Une gare parisienne en 2004. Thanh Nghiem, consultante pour le WWF, vient chercher un homme qu’elle considère comme une sommité. Il débarque de Suisse, dont il est originaire, même s’il a quitté le pays d’Heidi, la gentille orpheline, pour celui du plus féroce Oncle Sam. Elle imagine « un vieux bonhomme à la barbe grisonnante ». Mathis Wackernagel, l’homme en question, est un chercheur respecté. Au début des années 1990, il a co-inventé l’« empreinte écologique », un indicateur de croissance qui calcule la surface de terre et d’eau nécessaires à une population pour produire les ressources qu’elle consomme et dégrader les déchets qu’elle engendre. Une sorte de relevé bancaire qui indique si nous vivons dans la limite de notre budget écologique ou pas. Le Global Footprint Network, club de réflexion qu’il a fondé en 2003, milite pour que cet indicateur chasse de son piédestal le Produit intérieur brut (PIB), auquel il reproche d’ignorer l’impact de l’activité humaine sur l’environnement. Or, si tout le monde consommait à la manière des Américains, 5 planètes supplémentaires – 3 pour les Français – seraient indispensables.

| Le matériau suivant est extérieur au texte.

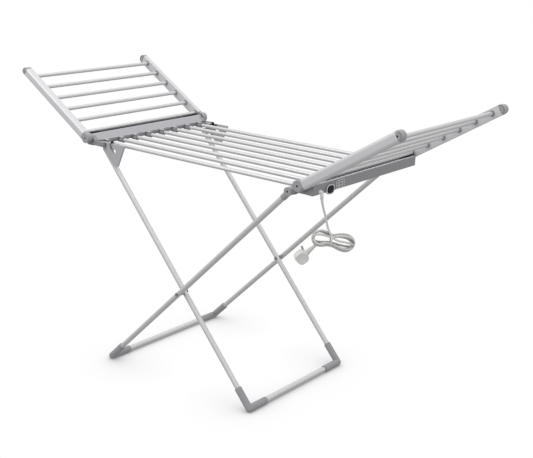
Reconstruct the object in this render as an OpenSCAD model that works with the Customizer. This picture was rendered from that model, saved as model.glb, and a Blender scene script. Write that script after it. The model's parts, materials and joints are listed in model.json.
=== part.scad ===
// Heated winged clothes airer, folding. Millimetres, +Z up, floor at z = 0.
// Long axis along X, near side at -Y, control box on the +X end.

/* [Rack] */
// Distance from the centre to each wing hinge
hinge_x = 428; // [427:1:429]
// Height of the wing hinges
hinge_z = 741; // [740.5:0.5:741.5]
// Height of the rack tube centres
rack_z = 725; // [724.8:0.1:725.2]
// Distance between rack tubes
tube_pitch = 59.8; // [59:0.1:60]
// Rack and wing bar diameter
bar_d = 12; // [10:0.5:12]

/* [Wings] */
// Opening angle of the left wing above level
left_tilt = 31.5; // [30.5:0.5:31.5]
// Opening angle of the right wing above level
right_tilt = 31; // [30.5:0.5:31.5]
// Rail height
rail_h = 30; // [29:0.5:30]
// Distance between wing bars
wing_pitch = 57.5; // [56:0.5:58]

/* [Legs] */
// Leg tube diameter
leg_d = 16; // [14:0.5:16]
// Foot bar diameter
foot_d = 17; // [15:0.5:17]

/* [Control box] */
// Distance from the centre to the face of the control box
face_x = 466; // [464:0.5:467]
// Height of the face
face_h = 29; // [28:0.5:30]

/* [Choice] */
// Node to build

/* [Hidden] */
$fn = 32;
bar_r = bar_d/2;
leg_r = leg_d/2;
foot_r = foot_d/2;
rail_in = 249.5;
rail_out = 270;
tubes_y = [for (i=[0:7]) (i-3.5)*tube_pitch];
pin_r = 3;
run_r = 3.05;
// leg points in the XZ plane
PB = [390, 718];
FB = [-353, 11];
TA = [-386, 706];
FA = [234, 11];
XP = [-35.506, 313.11];
yB = 248.4;
yA = 222.2;
aB = 43.578;
aA = 48.265;
lenB = 1025.6;
lenA = 931.4;
face_z0 = 716;
cord_d = 6;
// cord route: drop from the control box to the tie
drop_pts = [[472,-219,714],[472.2,-218.6,704],[473,-216.5,692],[475.3,-213.5,676],[478.5,-210,660],[481.5,-207.5,644],[484.5,-205.5,629],[488.4,-203,614],[491.5,-200.5,604]];
// cord route: hank to the plug
tail_pts = [[474,-213,587],[468,-218,581],[462.5,-223,576.5],[457.8,-226.6,572.8],[453,-230.5,567.5]];

// ---- helpers
// solid cylinder along Y from y0 to y1
module ycyl(x,z,y0,y1,r,fn=32) translate([x,min(y0,y1),z]) rotate([-90,0,0]) cylinder(h=abs(y1-y0), r=r, $fn=fn);
// solid cylinder along X
module xcyl(x0,x1,y,z,r,fn=32) translate([min(x0,x1),y,z]) rotate([0,90,0]) cylinder(h=abs(x1-x0), r=r, $fn=fn);
// flat plate in XZ between two y values
module xzplate(pts,y0,y1) translate([0,max(y0,y1),0]) rotate([90,0,0]) linear_extrude(height=abs(y1-y0)) polygon(pts);
// leg frame: local +X runs down the leg from its top
module legB() translate([PB[0],0,PB[1]]) rotate([0,180-aB,0]) children();
module legA() translate([TA[0],0,TA[1]]) rotate([0,aA,0]) children();
// wing frame: local +X runs out along the wing
module wing(side) {
  if (side > 0) translate([hinge_x,0,hinge_z]) rotate([0,-right_tilt,0]) children();
  else mirror([1,0,0]) translate([hinge_x,0,hinge_z]) rotate([0,-left_tilt,0]) children();
}
// rail section, y outwards and z up, flat on the inside and round on the outside
module rail2d(g=0) {
  w = rail_out-rail_in; r = 9;
  difference() {
    union() {
      translate([rail_in+g, -2.5-rail_h/2+g]) square([w-r-g, rail_h-2*g]);
      translate([rail_in+g, -2.5-rail_h/2+r]) square([w-2*g, rail_h-2*r]);
      for (s=[-1,1]) translate([rail_out-r, -2.5+s*(rail_h/2-r)]) circle(r=r-g);
    }
  }
}
module rail_prism(u0,u1,side,g=0) {
  if (side < 0) mirror([0,1,0]) translate([u0,0,0]) rotate([90,0,90]) linear_extrude(height=u1-u0) rail2d(g);
  else translate([u0,0,0]) rotate([90,0,90]) linear_extrude(height=u1-u0) rail2d(g);
}

// ---- rack
function screw_x(s) = s>0 ? 398 : -401;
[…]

Le train se vide. Nulle sommité à l’horizon. Reste un homme, plutôt jeune, qui arpente le quai de la gare avec, pour tout bagage, un sac plastique, deux bouteilles d’eau et un sandwich. « C’est quand même pas lui ! », se dit Thanh Nghiem. Il s’agit pourtant de l’homme qui a propulsé l’empreinte écologique, son sujet de thèse de doctorat de planification urbaine (1), sur le devant de la scène. « Mathis était un jeune homme brillant, avec un don pour les chiffres (il est ingénieur de formation, ndlr), mais animé d’une passion pour l’écologie », raconte William Rees, son directeur de thèse, cocréateur de l’empreinte écologique. « Il possède à la fois la simplicité des grands hommes et cette capacité à faire passer des messages d’une manière très ludique », assure Thanh Nghiem, qui voue à Mathis Wackernagel, depuis cette rencontre, une amitié sans faille.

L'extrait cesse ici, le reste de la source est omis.